Premier Wynne and President Obama are both “progressive,” of course, whatever that may exactly mean nowadays. In 2014 they also seem to have both been subject to criticism from both enemies and friends, among fellow politicians but frequently in the media as well.

Premier Kathleen Wynne with Hillary Clinton in Toronto, June 16, 2014. According to the Toronto Sun headline : “Clinton’s praise of Wynne absurd.”

One case in point for Premier Wynne is the CBC News website pundit Robert Fisher’s quite critical “Premier Kathleen Wynne’s other side …  Now that she has a majority government, Ontario is seeing a different Kathleen Wynne.”

Matt Galloway’s year-end CBC News interview with Premier Wynne — “Kathleen Wynne talks public trust, Pan Am Games in year-end interview” — also seems to us to treat the premier with rather less respect than we would treat someone who has won a majority government in a free and fair election. And, not unlike Mr. Fisher’s written indictment, the critical attitude here seems to owe more to gossip and largely mindless rhetoric exchanged among journalists and opposition politicians, than to any clear-headed assessment of what the Wynne government has and has not accomplished for the people of Ontario this past year.

Kathleen Wynne with Quebec Premier Philippe Couillard , at the premier's office in Quebec City, August 21, 2014.

At the same time, “Kathleen Wynne — First female premier of Ontario, and the first openly gay head of government in Canada” did make CNN’s “longlist” of “outstanding women” in 2014.

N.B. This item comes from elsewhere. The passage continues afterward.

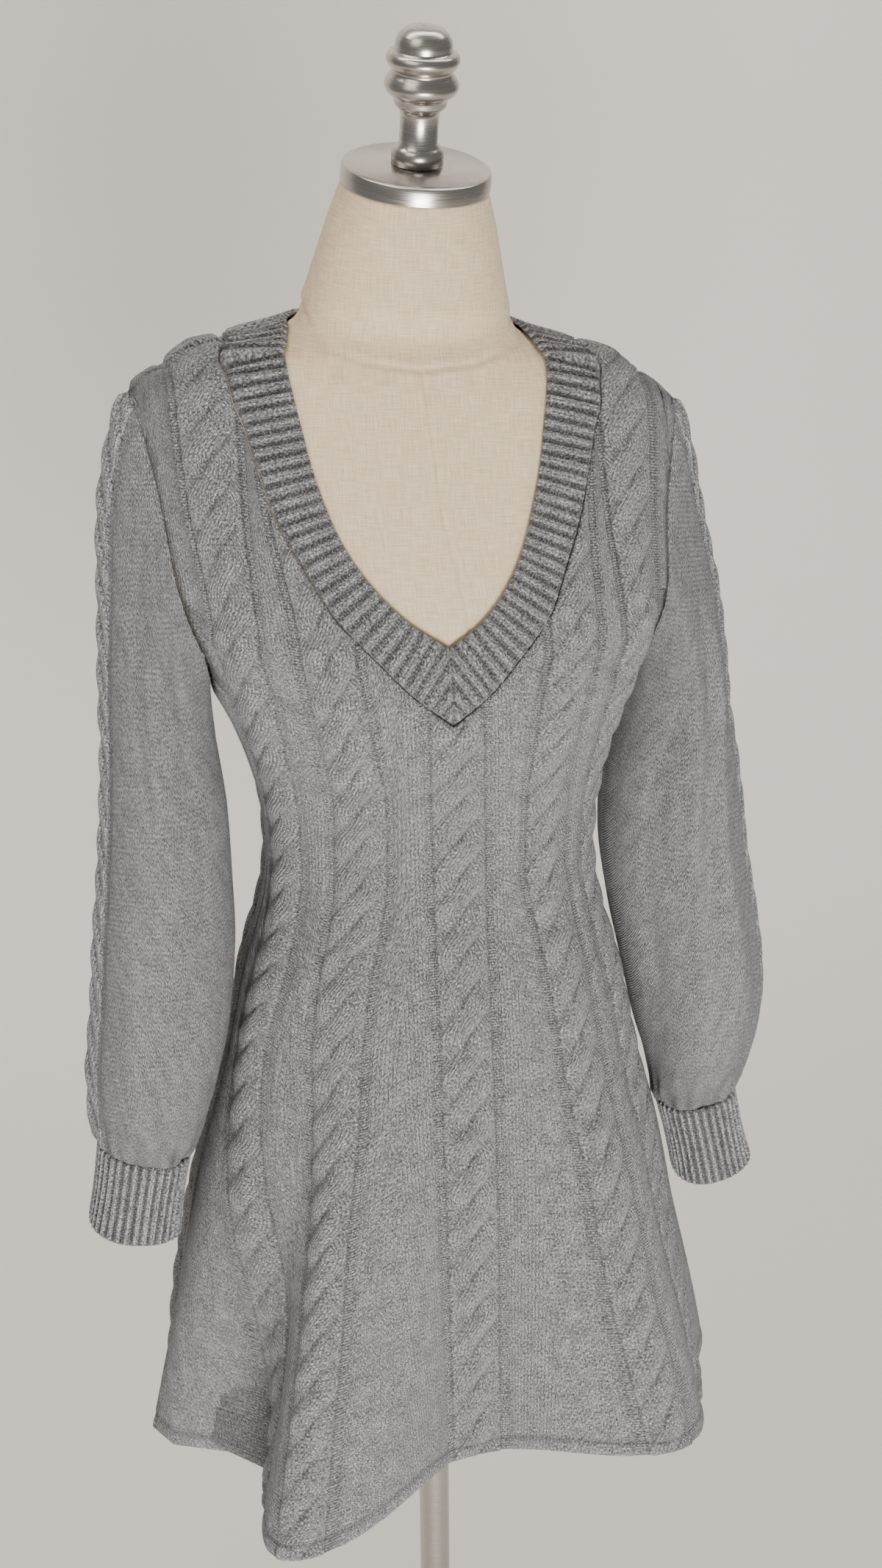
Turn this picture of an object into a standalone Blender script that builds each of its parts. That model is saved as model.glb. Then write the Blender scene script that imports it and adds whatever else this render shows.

And we continue to believe that she is doing interesting things — and trying with some success to create a fresh approach to the arts and crafts of democratic politics in our time. (She does of course remain a politician, as opposed to some kind of other worldly, quasi-religious figure. But that does not upset us — nor we think anywhere near as many ordinary voters as many journalists and pundits sometimes seem to think.) We’re hoping for an even better 2015 in Canada’s most populous province too!